Hey guys, I've got some multiple choice questions I'd like some help with please!

With this one I'm confused. I thought surely because the diameter is halved, and this the area is quartered, the youngs modulus of the second sample would be 12E? The three times the length increases the YM by 3, the area is in the denominator so that would increase it by 4, so 12 times the youngs modulus, no??

This one I've just forgotten how to do, I know it's about resolving but I just can't remember, any help would be appreciated.

Honestly kinda a similar thing here too, not sure why it's A, surely others like C make sense too?

Thanks a lot.

Reply 1

phys981

For 24, EDITED - YM is constant for a given material!!!

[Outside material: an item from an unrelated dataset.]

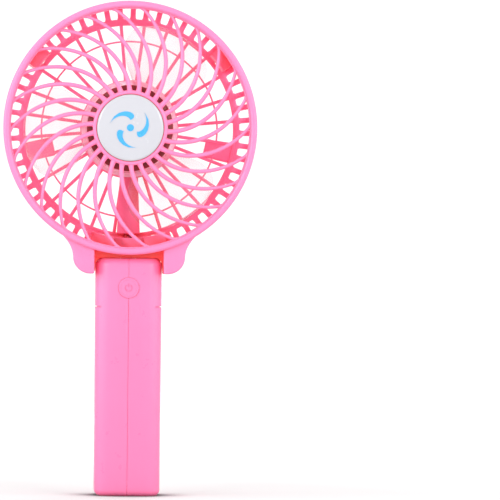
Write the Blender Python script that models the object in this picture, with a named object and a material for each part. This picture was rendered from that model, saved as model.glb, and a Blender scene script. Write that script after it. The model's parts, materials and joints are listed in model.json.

For q20, you can use F=ma to find the resultant force.
There are two forces acting on the rocket, its weight and the thrust and these must give a resultant equal to the F=ma you calculated.

For Q18, equilibrium means forces AND moments are balanced. Choose a point in C to take moments around (for example choose the centre) and you'll find there IS a non-zero moment.

(edited 6 years ago)

Reply 2

iMacJack

Original post by phys981

For q1, remember that YM depends on cross-sectional area which goes as the square of the diameter. If the diameter changes by factor 0.5, then the area goes by 0.5² or 0.25

So YM = FL/AdeltaL

If the area is reduced to 1/4 of it's original value, the YM is 4 times greater right? Or am I being confused?

Reply 3

phys981

Yes! Sorry, and so am I (confised).

YM is a constant for a given material. If we change the lenght and area the extension might also change for a given force but YM remains the same.

(should have read properly before answering...)

Reply 4

iMacJack

Original post by phys981

So it's kinda a trick question, and the answer is based off of it being the same material and so regardless of other factors, YM is the same?

Yes.

Original post by phys981

Yes.

Any idea on this one? I got it right, it's C, but I just did it by considering the ratios, 2:1 split of the PD and the only one which goes to 4V is the third graph, kinda a BS way of doing it and I don't understand what I've done really

Reply 7

phys981

You're right, really.

Based on the ratio of resistances, the p.d. across that 10 Ohm resistormust be 4V. So, with the sliding contacts one at either end, they will cover the whole of that 4V. However, as you slide the moveable one towards the right, it covers less and less of the 10Ohm resistor so gets less and less of the 4V until it reaches P and 0V.

Reply 8

iMacJack

Original post by phys981

Yeah that does make sense, cheers bro! Electricity really isn't one of my strong points, anything you'd recommend doing to get a lot stronger at it? I've always had issues with it really.

Reply 9

phys981

Just practice really, lots and lots of questions.

If you have a decent textbook with plenty of questions in, it can be useful to practise the bits you find difficult before you attempt the real exam questions.